Indeed, confusing people a little bit is beneficial—it is good for you and good for them. For an application of the point in daily life, imagine someone extremely punctual and predictable who comes home at exactly six o’clock every day for fifteen years. You can use his arrival to set your watch. The fellow will cause his family anxiety if he is barely a few minutes late. Someone with a slightly more volatile—hence unpredictable—schedule, with, say, a half-hour variation, won’t do so.
Variations also act as purges. Small forest fires periodically cleanse the system of the most flammable material, so this does not have the opportunity to accumulate. Systematically preventing forest fires from taking place “to be safe” makes the big one much worse. For similar reasons, stability is not good for the economy: firms become very weak during long periods of steady prosperity devoid of setbacks, and hidden vulnerabilities accumulate silently under the surface—so delaying crises is not a very good idea. Likewise, absence of fluctuations in the market causes hidden risks to accumulate with impunity. The longer one goes without a market trauma, the worse the damage when commotion occurs.

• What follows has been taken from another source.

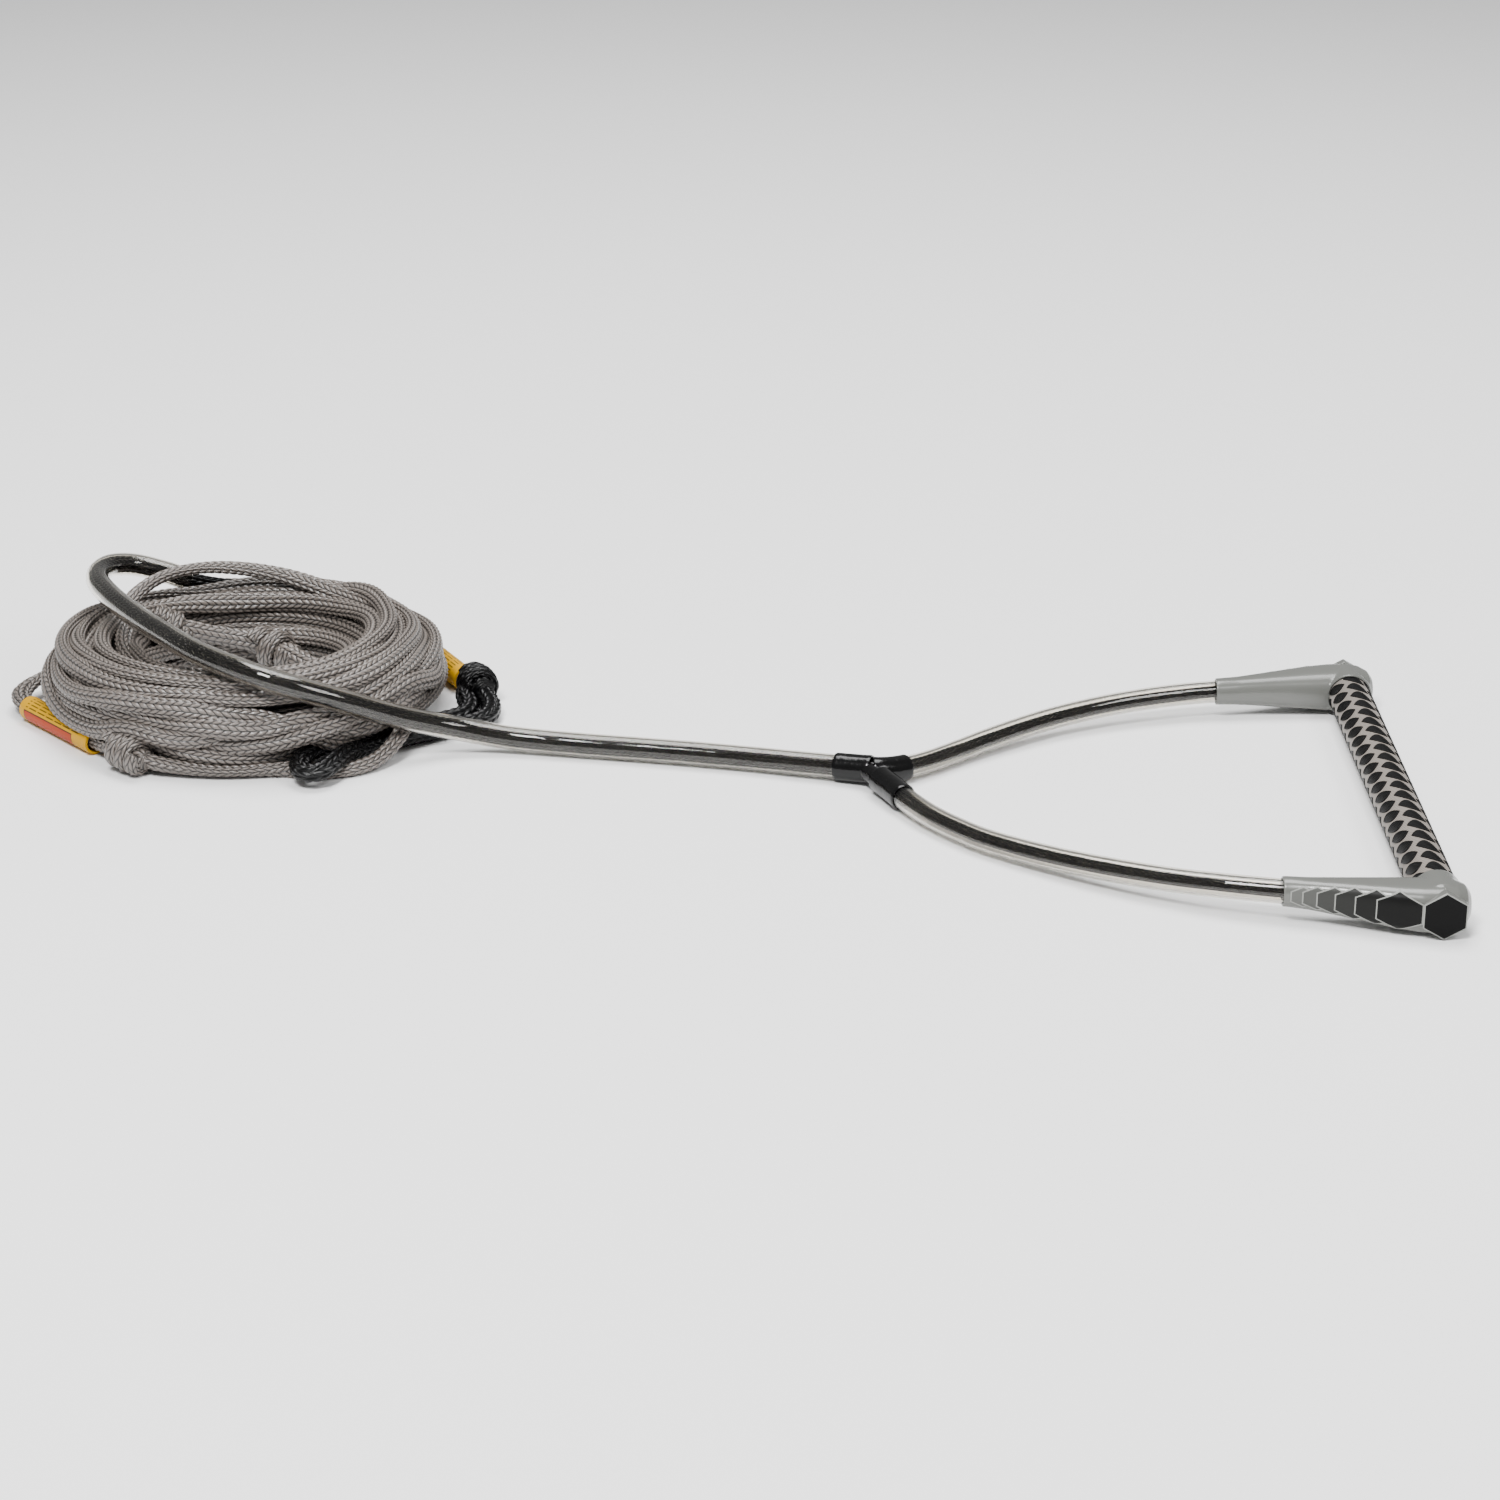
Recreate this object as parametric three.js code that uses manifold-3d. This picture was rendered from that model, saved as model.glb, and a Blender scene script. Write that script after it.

This adverse effect of stability is straightforward to model scientifically, but when I became a trader, I was told of a heuristic used by veterans, and only old seasoned veterans: when a market reaches a “new low,” that is, drops to a level not seen in a long time, there is “a lot of blood” to come, with people rushing to the exit. Some people unused to losing shekels will be experiencing a large loss and will incur distress. If such a low market level has not been seen in years, say two years, it will be called “a two-year low” and will cause more damage than a one-year low. Tellingly, they call it a “cleanup,” getting the “weak hands” out of the way. A “weak hand” is clearly someone who is fragile but doesn’t know it and is lulled by a false sense of security. When many such weak hands rush to the door, they collectively cause crashes. A volatile market doesn’t let people go such a long time without a “cleanup” of risks, thereby preventing such market collapses.